Among the most lucrative undergraduate loans, federal loans offer students and families loans with competitively low interest rates and comprehensive loan repayment options. In order to be eligible for a loan along with any type of federal, state, or institutional funding, students and families should know how to apply for a student loan. They must first fill out the Free Application for Federal Student Aid (FAFSA). While applying for student loans by filling out the FAFSA, students and parents fill out their income and tax information in order to generate a Student Aid Report (SAR). Through the SAR, schools award students financial aid packages that lists out the types and amount of federal loans that the students and parents can borrow.

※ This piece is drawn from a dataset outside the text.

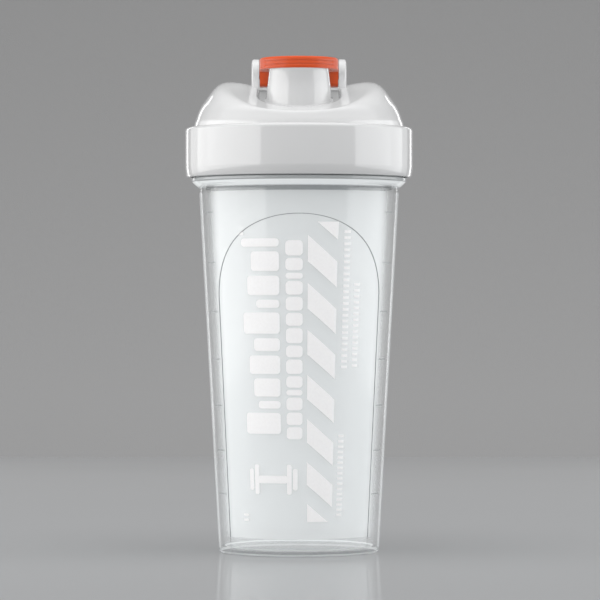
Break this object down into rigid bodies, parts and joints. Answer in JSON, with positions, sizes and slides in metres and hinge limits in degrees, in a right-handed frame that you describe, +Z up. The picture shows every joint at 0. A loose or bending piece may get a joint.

The most popular undergraduate student loans option includes the Federal Direct Loan Program that includes subsidized, unsubsidized, PLUS, or consolidation loans. Typically, these direct federal loans are a part of the financial “award package” that the student receives through their university. Moreover, the current market usually dictates the interest rates of these loans—making the interest rate vary from year to year. Nevertheless, federal loans typically come with other benefits such as grace periods and loan forgiveness programs. Most federal loans come with a grace period, where students and parents do not need to start making payments to the loan until at least 6 months after the student falls below a half-time attendance. And, a loan forgiveness program essentially “forgives” a certain amount of loan debt (meaning the student or parents no longer have to repay that amount) if the student works in a certain field or community as dictated by the federal government. With these sorts of benefits in mind, the Federal Direct Loan Program includes the following types of loans:

  • Direct Subsidized Loan:  With the current fixed interest rate of 4.29%, the Direct Subsidized loan is customarily administered to students and families with the most financial need as determined by federal regulations. The Direct Subsidized loan is one of the most desirable loans in the federal direct program. The federal subsidy associated with this loan means that students and parents do not need to pay the interest on the loan until after the grace period or 6 months after the student graduates or falls below half-term. Moreover, there are no penalty fees associated with trying to pay back these federal loans while the student is still attending school.
  • Direct Unsubsidized Loans: Similar to subsidized loans, Direct Unsubsidized Loans have a current fixed interest rate of 4.29%. However, unlike the previous type of loan, the unsubsidized loan is typically not associated with financial need and, therefore, does not include the federal subsidy. For first time borrowers, this means that students or parents need to start making payments towards the interest from the time the loan is dispersed. Although the Direct Unsubsidized Loan has a grace period where families do not have to make payments towards the principal balance, not being aware of having to pay back the interest rate can have dire consequences for borrowers. If the interest rate is not paid over the student’s academic career, the amount in interest can accrue (add up) and capitalize (added to the principal balance). Meaning, both students and parents can meet with an unfortunate surprise when the principal balance of their loan is higher than originally borrowed.
  • Direct Plus Loans: The Direct Plus Loan is a loan that is typically taken out by parents in order to help with any cost associated with attending school such as tuition, books, clothes, and food. The Direct Plus loan has a current fixed interest rate of 5.84% and is unsubsidized, meaning payments towards the interest rate must be made at all time. However, when applying for this loan, the Department of Educations checks the parent’s credit history and determines if the parent or family is eligible for this loan. If potential borrowers have trouble qualifying for this loan due to an unfavorable credit history, the borrower can find an endorser, someone with a better credit history who agrees to pay the loan if the borrower fails to do so, in order to obtain a Direct Plus Loan.
  • Consolidation Loans: Also known as the process of combining all school related loans into one single loan and loan payment program. Although loan consolidation is a free process offered by the U.S. Department of Education, consolidating loans has some cost and benefits that borrowers should consider before applying for the process. First, loan consolidation typically allows the borrower to make one single, lower monthly payment in order to start paying back their loans. However, with this lower payment, borrowers also typically have to extend the life of the loan, meaning that paying back their loans may take up to 30 years and by default, have to make more payments and pay back more interest. Regardless, loan consolidation may give the borrower other loan repayment options that they may not have previously had access to, making their loan repayment more manageable and practical for some borrowers.

Once students and parents decide to take out loans that fit their budgets, first time student borrowers must complete entrance counseling before receiving their first loan disbursement. This entrance counseling is either in person or online depending on the schools’ requirements, and it aims at teaching the students their responsibilities as loan borrowers. Lastly, borrowers must sign a Master Promissory Note (MPN), a legal document where borrowers accept the terms and conditions of the loan and assume the responsibility of paying back their loan, the interest, or any fees associated with the loan in a timely manner.

Although loans are not always the first options for students or parents, knowing how to apply for a loan and the types of loans available makes it less difficult to borrow a federal loan that meets the student’s financial requirements and could make going to a dream school into a reality.